On Tue, 21 Oct 2003, Andrew Haley wrote:
> Ranjit Mathew writes:
>  > >  > On Solaris 8, I did see an improvement with "-pipe", but it
>  > >  > was always a ~5% improvement.
>  > >
>  > >This is surprising.  You don't say what filesystem you were using.
>  >
>  > It's UFS without journalling, AFAICT.
>  >
>  > But I still don't fully comprehend why "-pipe" cannot be faster -
>  > at some point in time, the OS's filesystem buffers will get full
>  > and will have to be flushed out to the disc, incurring I/O
>  > penalties, during "normal" compilation.
>
> It depends on how the /tmp filesystem behaves.  It can be designed so
> that the creation, use, and subsequent deletion of a temporary file
> never results in any I/O activity at all.

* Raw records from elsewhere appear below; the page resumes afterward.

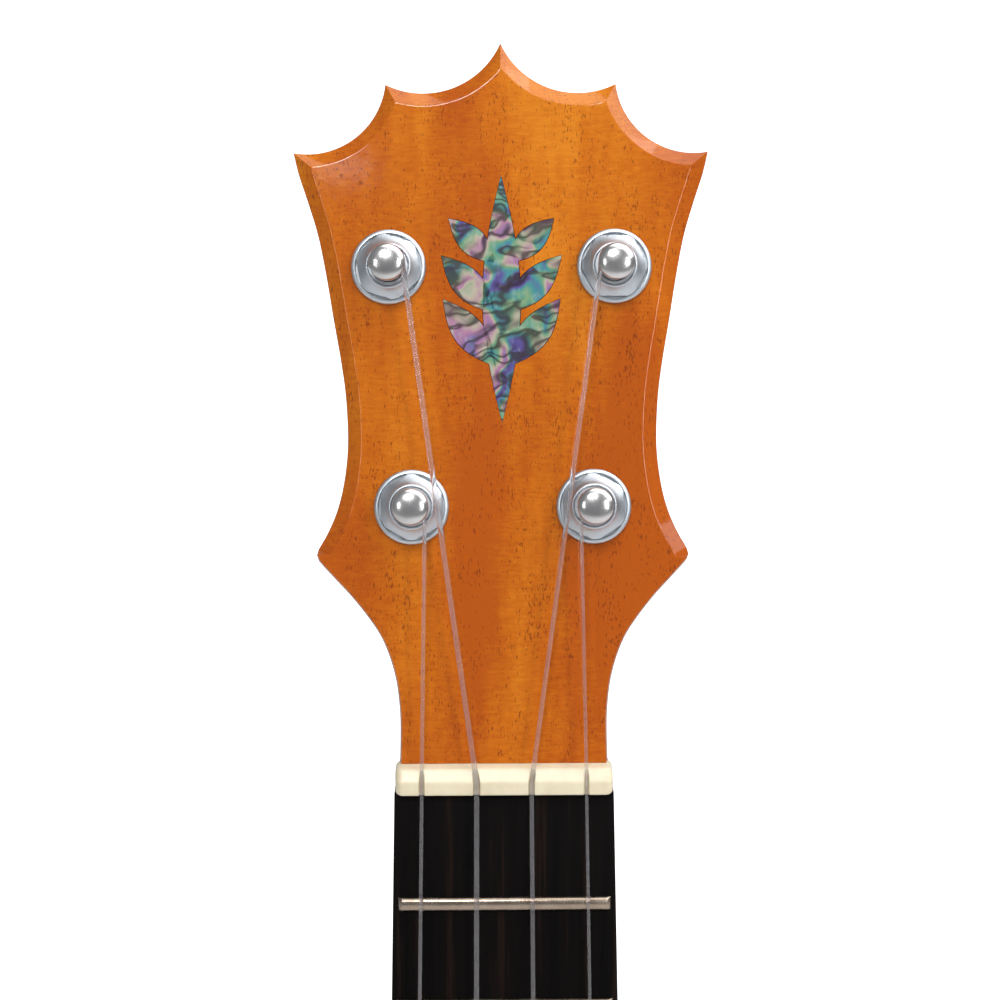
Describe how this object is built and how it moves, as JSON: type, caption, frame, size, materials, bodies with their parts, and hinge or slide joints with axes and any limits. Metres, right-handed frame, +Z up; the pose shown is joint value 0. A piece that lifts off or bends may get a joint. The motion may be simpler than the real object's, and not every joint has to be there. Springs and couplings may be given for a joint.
{
  "type": "soprano ukulele",
  "caption": "Small four-string wooden instrument with a crowned, back-tilted head, geared rear-facing tuners, a fretted neck and a hollow waisted body with a round soundhole.",
  "frame": {"origin": "on the centre line where the strings leave the nut, level with the fretboard's playing face, between the arms of a hanger that holds the head's ears", "axes": "+Z up the neck towards the head, -Y towards the strings, +Y towards the back, +X to the right of someone facing the strings"},
  "size_m": [0.17, 0.0653, 0.5386],
  "materials": {
    "neck_wood": "gloss lacquered amber hardwood",
    "veneer_wood": "gloss lacquered amber hardwood with dark pores",
    "body_wood": "gloss lacquered amber hardwood",
    "pale_wood": "raw",
    "ebony": "oiled, nearly black",
    "bone": "buffed cream bone",
    "inlay_shell": "polished iridescent shell",
    "fret_wire": "polished nickel silver",
    "polished_metal": "polished",
    "satin_metal": "satin plated",
    "gear_brass": "machined",
    "button_plastic": "glossy black",
    "clear_nylon": "translucent"
  },
  "bodies": {
    "ukulele": {"neck": "neck_wood", "head_veneer": "veneer_wood", "head_inlay": "inlay_shell", "nut": "bone", "fretboard": "ebony", "fret_01": "fret_wire", "fret_02": "fret_wire", "fret_03": "fret_wire", "fret_04": "fret_wire", "fret_05": "fret_wire", "fret_06": "fret_wire", "fret_07": "fret_wire", "fret_08": "fret_wire", "fret_09": "fret_wire", "fret_10": "fret_wire", "fret_11": "fret_wire", "fret_12": "fret_wire", "soundboard": "body_wood", "back": "body_wood", "side_left": "body_wood", "side_right": "body_wood", "neck_block": "pale_wood", "tail_block": "pale_wood", "bridge": "ebony", "saddle": "bone", "soundhole_brace": "pale_wood", "bridge_patch": "pale_wood", "back_brace": "pale_wood", "string_g": "clear_nylon", "string_c": "clear_nylon", "string_e": "clear_nylon", "string_a": "clear_nylon", "gear_case_g": "satin_metal", "gear_case_c": "satin_metal", "gear_case_e": "satin_metal", "gear_case_a": "satin_metal", "bushing_nut_g": "satin_metal", "bushing_nut_c": "satin_metal", "bushing_nut_e": "satin_metal", "bushing_nut_a": "satin_metal"},
    "knob_g": {"button_g": "button_plastic", "drive_shaft_g": "satin_metal"},
    "post_g": {"string_post_g": "polished_metal"},
    "first_planet_g": {"planet_1_g": "gear_brass"},
    "second_planet_g": {"planet_2_g": "gear_brass"},
    "knob_c": {"button_c": "button_plastic", "drive_shaft_c": "satin_metal"},
    "post_c": {"string_post_c": "polished_metal"},
    "first_planet_c": {"planet_1_c": "gear_brass"},
    "second_planet_c": {"planet_2_c": "gear_brass"},
    "knob_e": {"button_e": "button_plastic", "drive_shaft_e": "satin_metal"},
    "post_e": {"string_post_e": "polished_metal"},
    "first_planet_e": {"planet_1_e": "gear_brass"},
    "second_planet_e": {"planet_2_e": "gear_brass"},
    "knob_a": {"button_a": "button_plastic", "drive_shaft_a": "satin_metal"},
    "post_a": {"string_post_a": "polished_metal"},
    "first_planet_a": {"planet_1_a": "gear_brass"},
    "second_planet_a": {"planet_2_a": "gear_brass"}
  },
  "joints": [
    {"name": "button_turn_g", "type": "hinge", "parent": "ukulele", "child": "knob_g", "pos_m": [-0.0154, 0.01182, 0.04677], "axis": [0, -0.9763, 0.2164], "continuous": true},
    {"name": "post_turn_g", "type": "hinge", "parent": "ukulele", "child": "post_g", "pos_m": [-0.0154, 0.01182, 0.04677], "axis": [0, -0.9763, 0.2164], "continuous": true},
    {"name": "first_planet_turn_g", "type": "hinge", "parent": "post_g", "child": "first_planet_g", "pos_m": [-0.0118, 0.01182, 0.04677], "axis": [0, -0.9763, 0.2164], "continuous": true},
    {"name": "second_planet_turn_g", "type": "hinge", "parent": "post_g", "child": "second_planet_g", "pos_m": [-0.019, 0.01182, 0.04677], "axis": [0, -0.9763, 0.2164], "continuous": true},
    {"name": "button_turn_c", "type": "hinge", "parent": "ukulele", "child": "knob_c", "pos_m": [-0.0191, 0.02062, 0.08646], "axis": [0, -0.9763, 0.2164], "continuous": true},
    {"name": "post_turn_c", "type": "hinge", "parent": "ukulele", "child": "post_c", "pos_m": [-0.0191, 0.02062, 0.08646], "axis": [0, -0.9763, 0.2164], "continuous": true},
    {"name": "first_planet_turn_c", "type": "hinge", "parent": "post_c", "child": "first_planet_c", "pos_m": [-0.0155, 0.02062, 0.08646], "axis": [0, -0.9763, 0.2164], "continuous": true},
    {"name": "second_planet_turn_c", "type": "hinge", "parent": "post_c", "child": "second_planet_c", "pos_m": [-0.0227, 0.02062, 0.08646], "axis": [0, -0.9763, 0.2164], "continuous": true},
    {"name": "button_turn_e", "type": "hinge", "parent": "ukulele", "child": "knob_e", "pos_m": [0.0191, 0.02062, 0.08646], "axis": [0, -0.9763, 0.2164], "continuous": true},
    {"name": "post_turn_e", "type": "hinge", "parent": "ukulele", "child": "post_e", "pos_m": [0.0191, 0.02062, 0.08646], "axis": [0, -0.9763, 0.2164], "continuous": true},
    {"name": "first_planet_turn_e", "type": "hinge", "parent": "post_e", "child": "first_planet_e", "pos_m": [0.0227, 0.02062, 0.08646], "axis": [0, -0.9763, 0.2164], "continuous": true},
    {"name": "second_planet_turn_e", "type": "hinge", "parent": "post_e", "child": "second_planet_e", "pos_m": [0.0155, 0.02062, 0.08646], "axis": [0, -0.9763, 0.2164], "continuous": true},
    {"name": "button_turn_a", "type": "hinge", "parent": "ukulele", "child": "knob_a", "pos_m": [0.0154, 0.01182, 0.04677], "axis": [0, -0.9763, 0.2164], "continuous": true},
    {"name": "post_turn_a", "type": "hinge", "parent": "ukulele", "child": "post_a", "pos_m": [0.0154, 0.01182, 0.04677], "axis": [0, -0.9763, 0.2164], "continuous": true},
    {"name": "first_planet_turn_a", "type": "hinge", "parent": "post_a", "child": "first_planet_a", "pos_m": [0.019, 0.01182, 0.04677], "axis": [0, -0.9763, 0.2164], "continuous": true},
    {"name": "second_planet_turn_a", "type": "hinge", "parent": "post_a", "child": "second_planet_a", "pos_m": [0.0118, 0.01182, 0.04677], "axis": [0, -0.9763, 0.2164], "continuous": true}
  ],
  "couplings": [
    {"joint": "first_planet_turn_g", "follows": "button_turn_g", "ratio": -0.75},
    {"joint": "second_planet_turn_g", "follows": "button_turn_g", "ratio": -0.75},
    {"joint": "post_turn_g", "follows": "button_turn_g", "ratio": 0.25},
    {"joint": "first_planet_turn_c", "follows": "button_turn_c", "ratio": -0.75},
    {"joint": "second_planet_turn_c", "follows": "button_turn_c", "ratio": -0.75},
    {"joint": "post_turn_c", "follows": "button_turn_c", "ratio": 0.25},
    {"joint": "first_planet_turn_e", "follows": "button_turn_e", "ratio": -0.75},
    {"joint": "second_planet_turn_e", "follows": "button_turn_e", "ratio": -0.75},
    {"joint": "post_turn_e", "follows": "button_turn_e", "ratio": 0.25},
    {"joint": "first_planet_turn_a", "follows": "button_turn_a", "ratio": -0.75},
    {"joint": "second_planet_turn_a", "follows": "button_turn_a", "ratio": -0.75},
    {"joint": "post_turn_a", "follows": "button_turn_a", "ratio": 0.25}
  ]
}
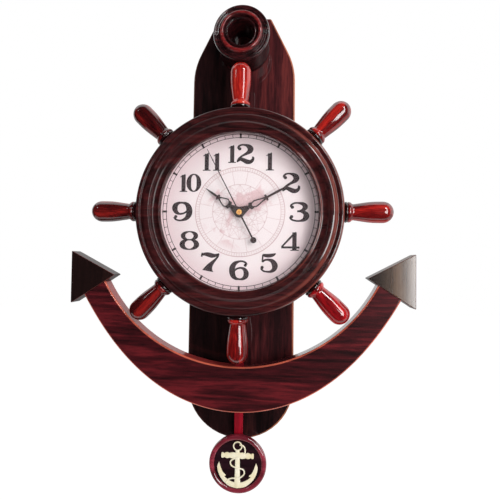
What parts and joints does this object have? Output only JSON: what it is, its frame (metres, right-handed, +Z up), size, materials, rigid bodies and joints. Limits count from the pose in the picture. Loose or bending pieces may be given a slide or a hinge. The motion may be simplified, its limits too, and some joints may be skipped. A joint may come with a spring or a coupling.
{
  "type": "ship wheel wall clock",
  "caption": "Wall clock in lacquered wood: an anchor-shaped board carries a ship's wheel with a dial behind glass, a quartz movement and a swinging pendulum.",
  "frame": {"origin": "on the flat back of the board, on its centre line, 195 mm above the wheel's axis and just below the hanger plate", "axes": "+Z up, the dial faces -Y, the wall is on the +Y side, +X is to the right seen from the front"},
  "size_m": [0.497, 0.0789, 0.7184],
  "materials": {
    "lacquered_wood": "high gloss mahogany lacquer",
    "red_wood": "high gloss red lacquer",
    "dark_wood": "high gloss near-black lacquer",
    "raw_wood": "plain board",
    "dial_sheet": "printed off-white",
    "clear_glass": "clear",
    "hand_sheet": "satin dark brown",
    "brass": "polished",
    "gold_trim": "pale gold",
    "steel_sheet": "plain",
    "copper_winding": "enamelled wire",
    "rubber": "matte",
    "black_plastic": "matte",
    "white_plastic": "plain",
    "circuit_board": "solder mask",
    "battery_jacket": "plain jacket"
  },
  "bodies": {
    "clock": {"shank_board": "lacquered_wood", "hanger_plate": "steel_sheet", "anchor_ring": "lacquered_wood", "anchor_crescent": "lacquered_wood", "fluke_left": "dark_wood", "fluke_right": "dark_wood", "crescent_block_left": "raw_wood", "crescent_block_right": "raw_wood", "wheel_hub": "dark_wood", "wheel_back_plate": "dark_wood", "wheel_rim": "lacquered_wood", "handle_top": "red_wood", "handle_upper_right": "red_wood", "handle_right": "red_wood", "handle_lower_right": "red_wood", "handle_bottom": "red_wood", "handle_lower_left": "red_wood", "handle_left": "red_wood", "handle_upper_left": "red_wood", "dial_backing": "raw_wood", "dial_plate": "dial_sheet", "dial_spacer_ring": "white_plastic", "glass_lens": "clear_glass", "rubber_gasket": "rubber", "hex_nut": "brass", "movement_case": "black_plastic", "movement_cover": "black_plastic", "battery": "battery_jacket", "battery_contact_plus": "steel_sheet", "battery_contact_minus": "steel_sheet", "circuit_board": "circuit_board", "quartz_crystal": "steel_sheet", "motor_stator": "steel_sheet", "coil_core": "steel_sheet", "motor_coil": "copper_winding", "train_bridge": "white_plastic", "pendulum_drive_case": "black_plastic", "pendulum_coil": "copper_winding"},
    "seconds": {"second_wheel": "white_plastic", "second_hand": "hand_sheet", "centre_cap": "brass"},
    "minutes": {"centre_wheel": "white_plastic", "minute_hand": "hand_sheet"},
    "hours": {"hour_wheel": "white_plastic", "hour_hand": "hand_sheet"},
    "third": {"third_wheel": "white_plastic"},
    "fifth": {"fifth_wheel": "white_plastic"},
    "rotor": {"motor_rotor": "steel_sheet"},
    "motion": {"minute_wheel": "white_plastic"},
    "setting": {"setting_knob": "white_plastic"},
    "pendulum": {"pendulum_hanger": "white_plastic", "pendulum_magnet": "steel_sheet", "pendulum_hook": "steel_sheet", "pendulum_rod": "red_wood", "bob_body": "lacquered_wood", "bob_inlay": "dark_wood", "bob_emblem": "gold_trim"}
  },
  "joints": [
    {"name": "second_spin", "type": "hinge", "parent": "clock", "child": "seconds", "pos_m": [0, -0.0582, -0.195], "axis": [0, 1, 0], "continuous": true},
    {"name": "minute_spin", "type": "hinge", "parent": "clock", "child": "minutes", "pos_m": [0, -0.0561, -0.195], "axis": [0, 1, 0], "continuous": true},
    {"name": "hour_spin", "type": "hinge", "parent": "clock", "child": "hours", "pos_m": [0, -0.054, -0.195], "axis": [0, 1, 0], "continuous": true},
    {"name": "third_spin", "type": "hinge", "parent": "clock", "child": "third", "pos_m": [-0.00779, -0.038, -0.1905], "axis": [0, 1, 0], "continuous": true},
    {"name": "fifth_spin", "type": "hinge", "parent": "clock", "child": "fifth", "pos_m": [0.0045, -0.036, -0.18721], "axis": [0, 1, 0], "continuous": true},
    {"name": "rotor_spin", "type": "hinge", "parent": "clock", "child": "rotor", "pos_m": [0.00895, -0.034, -0.18275], "axis": [0, 1, 0], "continuous": true},
    {"name": "motion_spin", "type": "hinge", "parent": "clock", "child": "motion", "pos_m": [0.00752, -0.041, -0.19774], "axis": [0, 1, 0], "continuous": true},
    {"name": "setting_spin", "type": "hinge", "parent": "clock", "child": "setting", "pos_m": [0.01599, -0.04, -0.19848], "axis": [0, 1, 0], "continuous": true},
    {"name": "pendulum_swing", "type": "hinge", "parent": "clock", "child": "pendulum", "pos_m": [0, -0.02475, -0.228], "axis": [0, 1, 0], "range_deg": [-4, 4]}
  ],
  "couplings": [
    {"joint": "minute_spin", "follows": "second_spin", "ratio": 0.016667},
    {"joint": "hour_spin", "follows": "second_spin", "ratio": 0.0013889},
    {"joint": "third_spin", "follows": "second_spin", "ratio": -0.13333},
    {"joint": "fifth_spin", "follows": "second_spin", "ratio": -5},
    {"joint": "rotor_spin", "follows": "second_spin", "ratio": 30},
    {"joint": "motion_spin", "follows": "second_spin", "ratio": -0.0055556},
    {"joint": "setting_spin", "follows": "second_spin", "ratio": 0.013333}
  ]
}
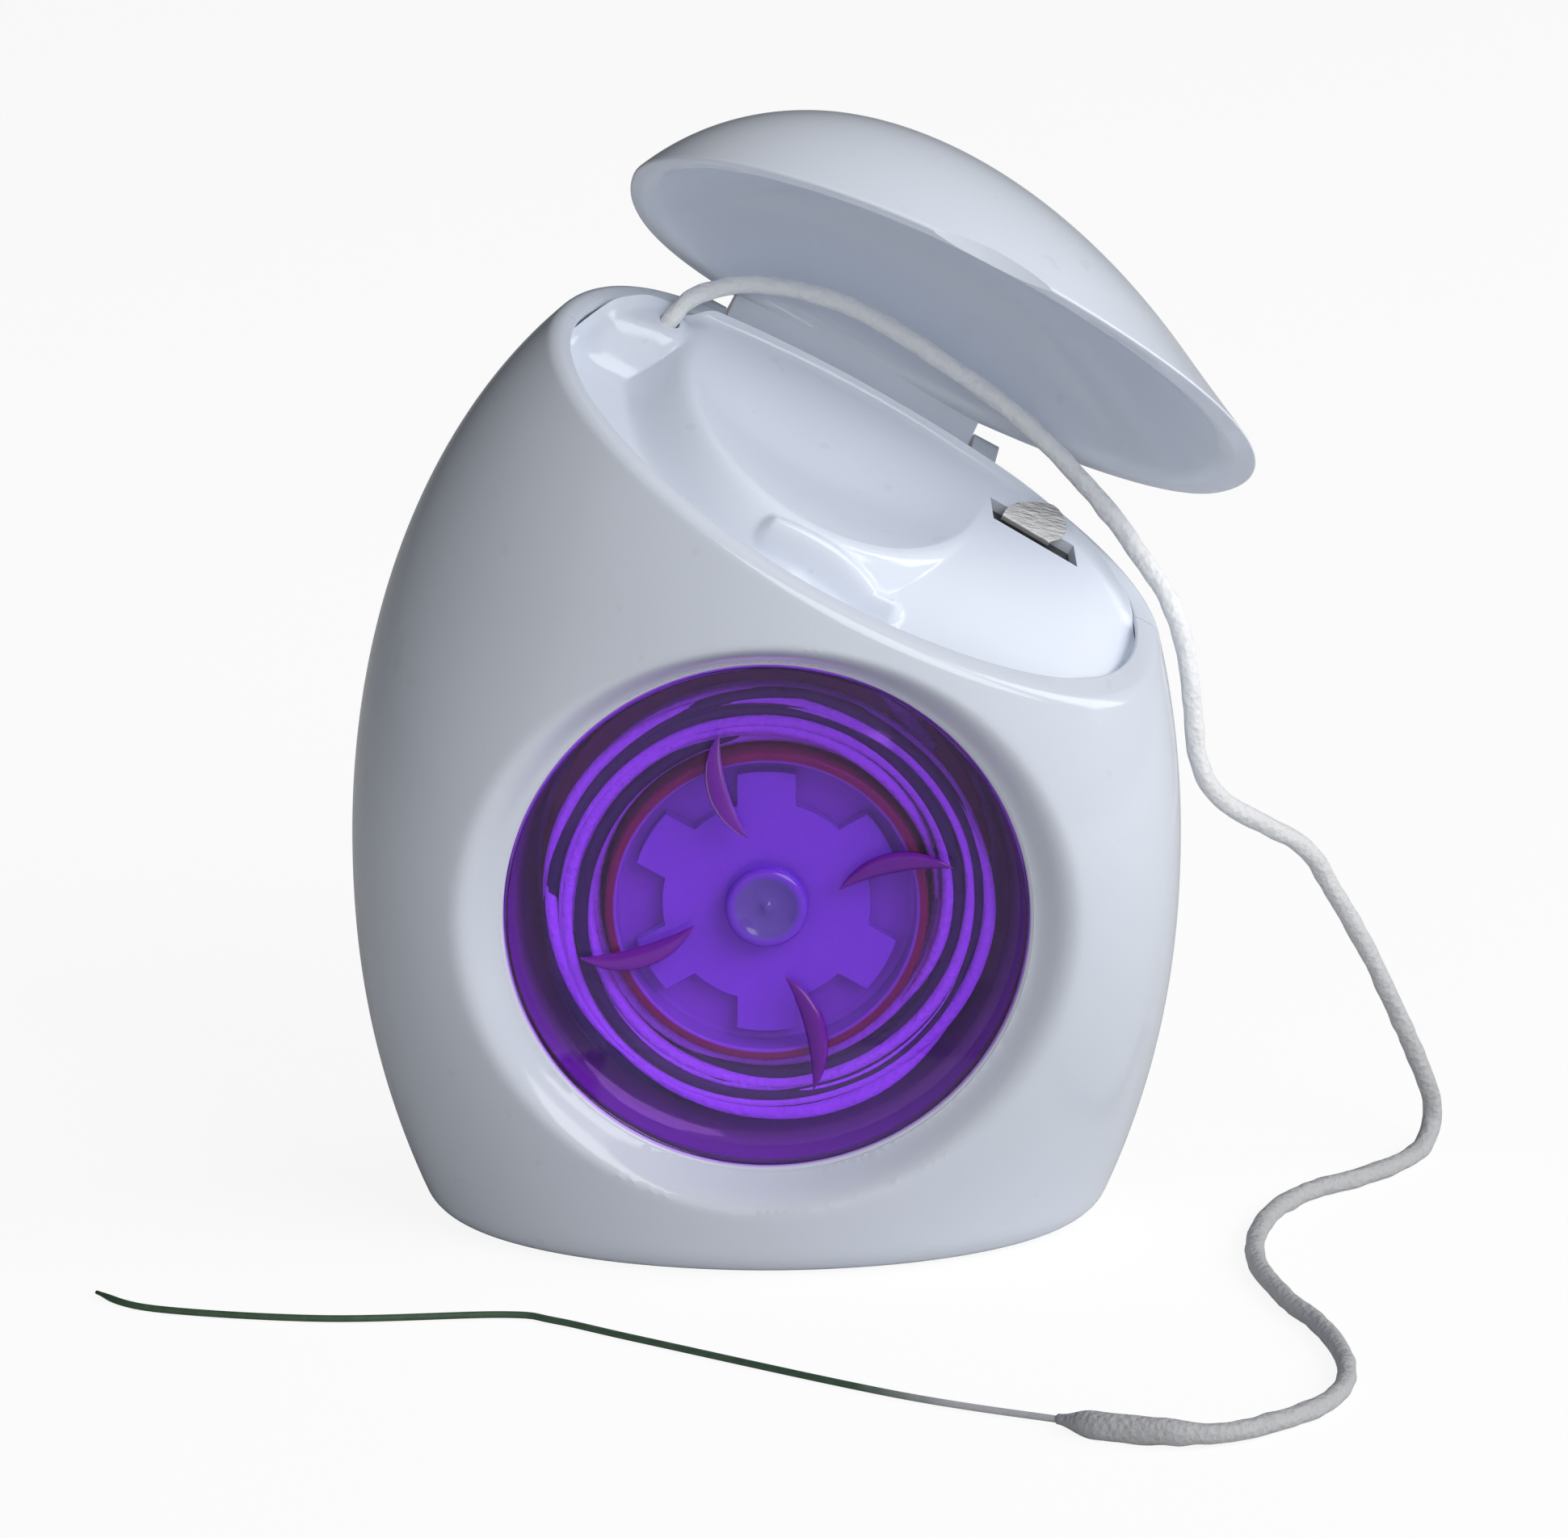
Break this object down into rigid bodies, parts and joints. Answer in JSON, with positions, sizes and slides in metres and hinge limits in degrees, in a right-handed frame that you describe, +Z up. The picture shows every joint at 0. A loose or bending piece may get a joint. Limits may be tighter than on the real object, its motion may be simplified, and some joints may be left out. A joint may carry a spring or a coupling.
{
  "type": "dental floss dispenser",
  "caption": "Egg-shaped floss dispenser on a flat foot: hinged domed lid, slanted mouth with finger pad, exit hole and steel cutter, and a clear round window over the reel.",
  "frame": {"origin": "centre of the flat foot, on the joint between the two shells", "axes": "+Z up from the foot, +Y to the back away from the window, +X to the right of the picture; X=0 is the middle of the body"},
  "size_m": [0.0986, 0.066, 0.0812],
  "materials": {
    "shell": "glossy white moulded plastic",
    "window": "clear violet-tinted plastic",
    "tray": "pale grey moulded plastic",
    "reel": "raspberry moulded plastic",
    "retainer": "pale blue-grey moulded plastic",
    "floss": "spongy white floss",
    "threader": "stiff dark green end",
    "cutter": "bright steel strip",
    "pin": "plain steel wire"
  },
  "bodies": {
    "body": {"front_shell": "shell", "rear_shell": "shell", "window": "window", "cassette_tray": "tray", "reel_retainer": "retainer", "top_deck": "shell", "cutter_blade": "cutter", "hinge_pin": "pin", "floss_strand": "floss", "floss_threader": "threader"},
    "lid": {"lid": "shell"},
    "reel": {"reel": "reel", "floss_winding": "floss"}
  },
  "joints": [
    {"name": "lid_hinge", "type": "hinge", "parent": "body", "child": "lid", "pos_m": [0.00538, 0.01098, 0.05929], "axis": [-0.8771, 0, 0.4802], "range_deg": [-57, 30], "deforming": ["floss_strand"]},
    {"name": "reel_spin", "type": "hinge", "parent": "body", "child": "reel", "pos_m": [0, 0, 0.0266], "axis": [0, 1, 0], "continuous": true}
  ]
}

Incidentally, on a normal Solaris installation /tmp is mounted on swapfs,
and incurs no physical I/O at all until physical memory is exhausted.  But
GCC chooses /var/tmp on these hosts, probably so /tmp isn't competing with
with gcc's large memory footprint for limited swap space.

Also disk file operations on Solaris consume relatively high CPU (compared
to Linux or BSD) due to namei operations and the lack of a name-inode
cache.

But all of this is moot.  Of course `-pipe' should work.